The next position on our bill is social care, including social benefits and support for unemployed (921 PLN), contribution to the EU budget (477 PLN), environmental protection (374 PLN), housing (240 PLN), culture (287 PLN), sport & leisure (183 PLN) and agriculture, forestry and fishery (204 PLN). Polish state spends money on any other areas of science and computing through trade to tourism. Although expenditures on other various sectors are relatively small, the sum of these “different and small” is 2155 PLN. This amount is the result of various discrepancies – The receipt from the state is created on the basis of forecasts and estimates from different, not fully coherent sources.

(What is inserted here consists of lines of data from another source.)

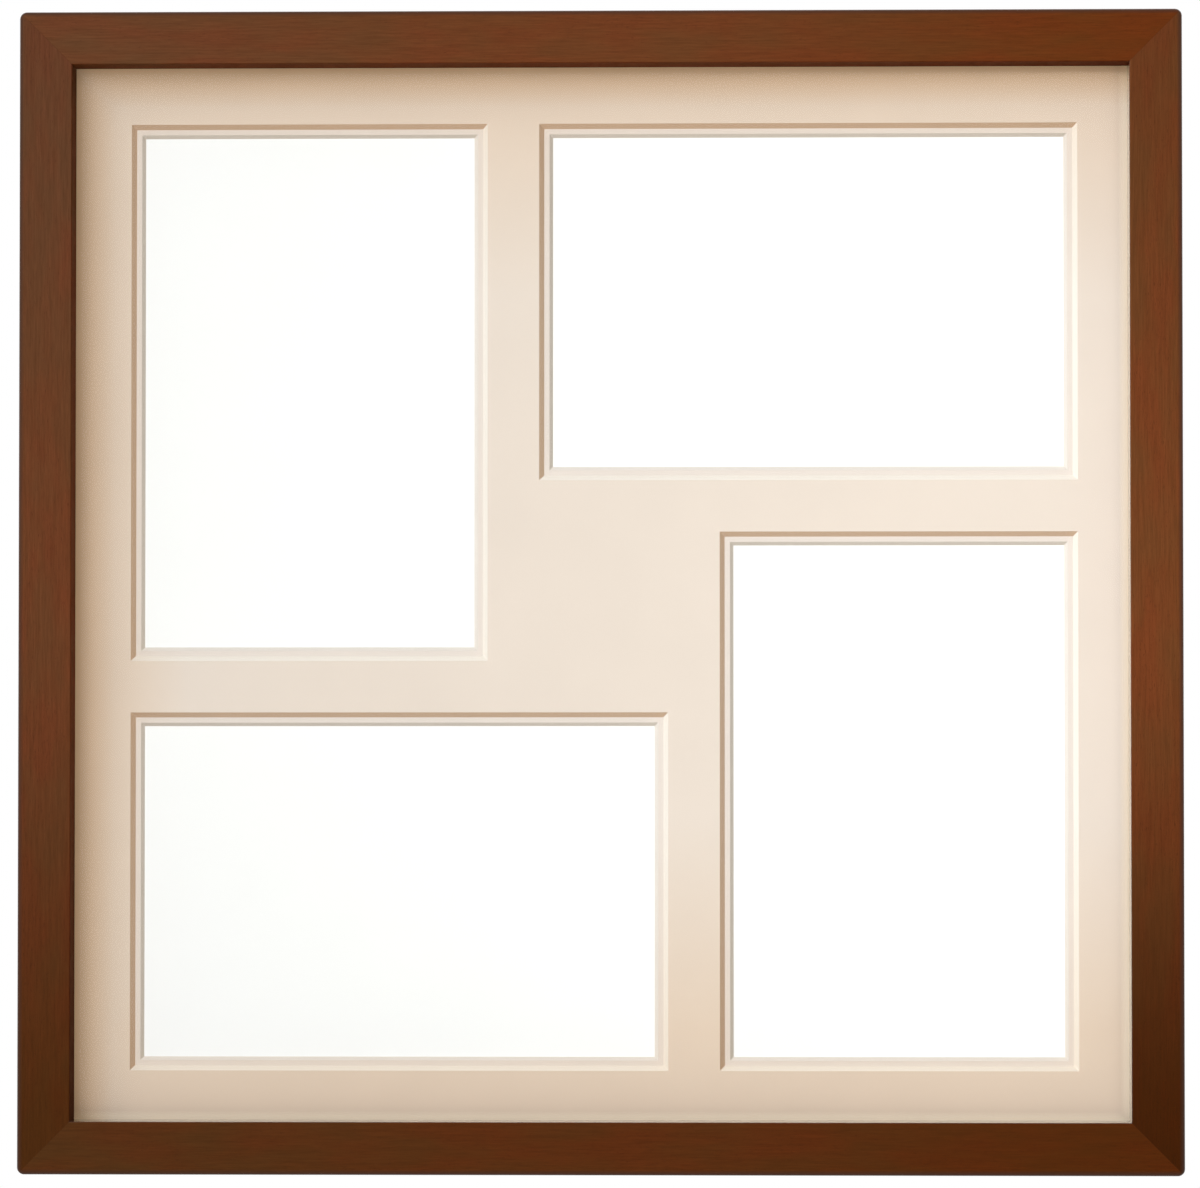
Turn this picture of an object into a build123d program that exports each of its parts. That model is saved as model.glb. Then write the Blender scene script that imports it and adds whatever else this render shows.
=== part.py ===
from build123d import *
import math
import os

# Collage photo frame. Four mitred wooden rails hold glass, a double mat with four
# windows, four cards and a backing board. Turn buttons close the back, and two
# D-rings hang the frame on the wall.
# Millimetres. X runs to the viewer's right, the front faces -Y, and Z is up.
# The origin is in the wall plane, midway between the points where two wall hooks
# hold the raised rings. The pieces are drawn about the middle of the front face,
# with depth counted from it, and are moved to that origin as they are written.

# Cards of a standard print's size, how far the under mat laps over their long and
# short edges, and the tape that holds them
card_short = 101.6
card_long = 152.4
long_edge_lap = 3.7
short_edge_lap = 3.35
tape_width = 19.0
tape_reach = 6.0

# Windows: the step of under mat that shows in them, the bar of top mat between two
# of them, and the top mat that shows between them and the rails
bevel_angle = 45.0
mat_reveal = 1.5
window_gap = 14.7
mat_border = 14.9

# Wooden rails
face_width = 15.0
lip_depth = 12.0
rebate_width = 5.0
corner_radius = 2.0
front_arris_radius = 1.5
back_arris_radius = 0.8
sight_arris_radius = 0.4

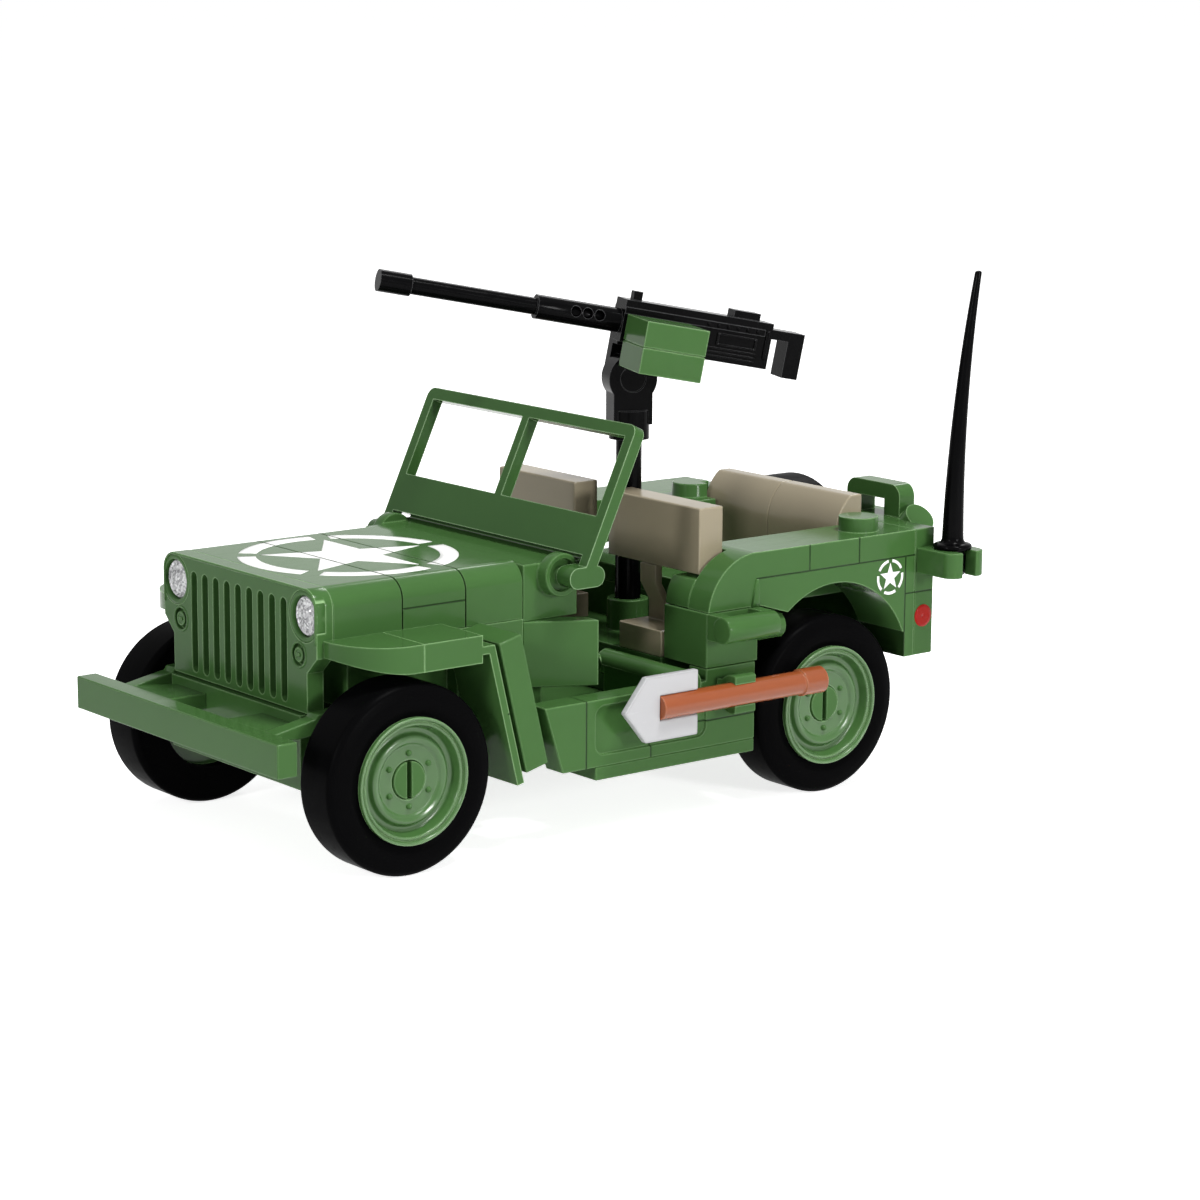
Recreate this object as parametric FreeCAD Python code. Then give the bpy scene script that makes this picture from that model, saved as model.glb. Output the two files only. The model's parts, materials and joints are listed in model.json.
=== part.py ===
import FreeCAD, Part
import math
import os

# A brick-built toy army car at its own size, in millimetres.
# While it is built the front axle is at y = 0 and the ground at z = 0.
# The car faces -Y, +X is its left side and +Z is up.
# The last lines move everything so that the origin is under the middle of the whole.

V = FreeCAD.Vector

# The toy system's own grid and clearances
pitch = 8.0
plate = 3.2
stud_r = 2.45
stud_h = 1.8
bar_r = 1.6
play = 0.3
run_gap = 0.05
reach = 1.0
body_half = 3 * pitch
hood_half = 2 * pitch

# Wheels
wheelbase = 62.0
tyre_r = 11.0
tyre_w = 6.2
tyre_shoulder = 0.8
sidewall_bulge = 0.35
rim_r = 7.3
rim_proud = 0.7
rim_out = 0.4
rim_short = 0.6
tyre_seat_r = 6.6
rim_bore_r = 2.2
hub_depth = 1.3
hub_r = 4.1
ring_depth = 1.0
ring_in_r = 4.4
ring_out_r = 4.9
dish_depth = 1.9
dish_in_r = 5.3
dish_out_r = 5.9
lip_step_depth = 0.5
lip_step_r = 6.2
lip_in_r = 6.8
axle_inset = 1.1
axle_slot_w = 0.6
axle_slot_depth = 1.6
axle_slot_h = 6.0
axle_z = tyre_r
rim_face_x = body_half + rim_out
tyre_face_x = rim_face_x - rim_proud

# Levels that follow the wheels: the fenders clear the tyres, the body follows the fenders
fender_clear = 1.1
deck_z = axle_z + tyre_r + fender_clear
fender_top = deck_z + plate
hood_bottom = fender_top - 0.9
hood_top = hood_bottom + 6.6
cowl_drop = 0.3
cowl_top = hood_top - cowl_drop
cowl_bottom = hood_bottom - 0.4
rear_low_z = deck_z + 1.6
rear_top = rear_low_z + 6.5
base_bottom = axle_z - 4.0
sill_bottom = axle_z - 2.4
sill_top = sill_bottom + pitch
floor_top = axle_z + 1.0
beam_bottom = axle_z - 2.0
beam_top = axle_z + 6.6

# Places along the car that follow the wheels
hood_front_y = -6.4
grille_proud = 0.9
grille_front_y = hood_front_y - grille_proud
fender_mid_y = 1.6
fender_end_y = fender_mid_y + pitch
guard_top_y = tyre_r + 0.9
hood_end_y = guard_top_y + 9.4
cowl_end_y = hood_end_y + pitch - 0.1
base_front_y = hood_end_y + 4.5
base_end_y = wheelbase - tyre_r - 1.0
rear_front_y = base_end_y - 7.4
rear_end_y = wheelbase + tyre_r + 3.0
post_y = base_end_y - 0.2
collar_r = 2.6
bed_front_y = post_y + collar_r + play
arch_y = wheelbase + 0.8

# Hood, cowl and grille front
hood_seam_y = 4.3
hood_seam2_y = 13.1
hood_round = 2.4
grille_t = 2.2
hood_start = grille_front_y + grille_t
grille_foot_half = 14.0
grille_bottom = axle_z + 6.8
grille_waist = fender_top - 3.9
grille_slant = 1.9
grille_corner = 2.2
slot_count = 9
slot_step = 2.35
slot_w = 1.25
slot_low = grille_bottom + 0.6
slot_high = hood_top - 1.7
lamp_x = 13.5
lamp_z = hood_top - 3.2
lamp_r = 2.6
lamp_ring = 0.35
lamp_seat = 1.2
lamp_dome = 0.4
lamp_ball_r = 9.0
side_lamp_x = 12.4
side_lamp_z = fender_top - 2.0
side_lamp_r = 1.35
side_lamp_depth = 0.6
side_lamp_boss_r = 0.75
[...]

All the above calculations apply to “average” citizen of Poland. On website, thanks to the calculator prepared by FOR, anyone who types his/her gross income can check how many taxes and contributions he/she paid and on what they have been spent.

State spending is financed by our taxes. That is why, while discussing the fact that country should spend more on something else (for example on health service or on highway construction), we should immediately wonder whether we would like this to be financed by higher taxes or maybe limiting other public expenses (which?).

Likewise, when proposing lower taxes, it should be immediately indicated which expenses should be reduced. Billions and millions of zloty are being discussed  in the Parliament, for the majority of Poles are abstract amounts. At the same time, every day we pay much  more tangible taxes, which is the cause of numerous complaints.

That is why FOR(Civil Development Forum) also prepared website through everyone can estimate how much money in the form of various taxes and contributions, pays for the maintenance of the state. The tool also shows for what country spends that money; which part of it is intended for among others pensions, health service, administration and others.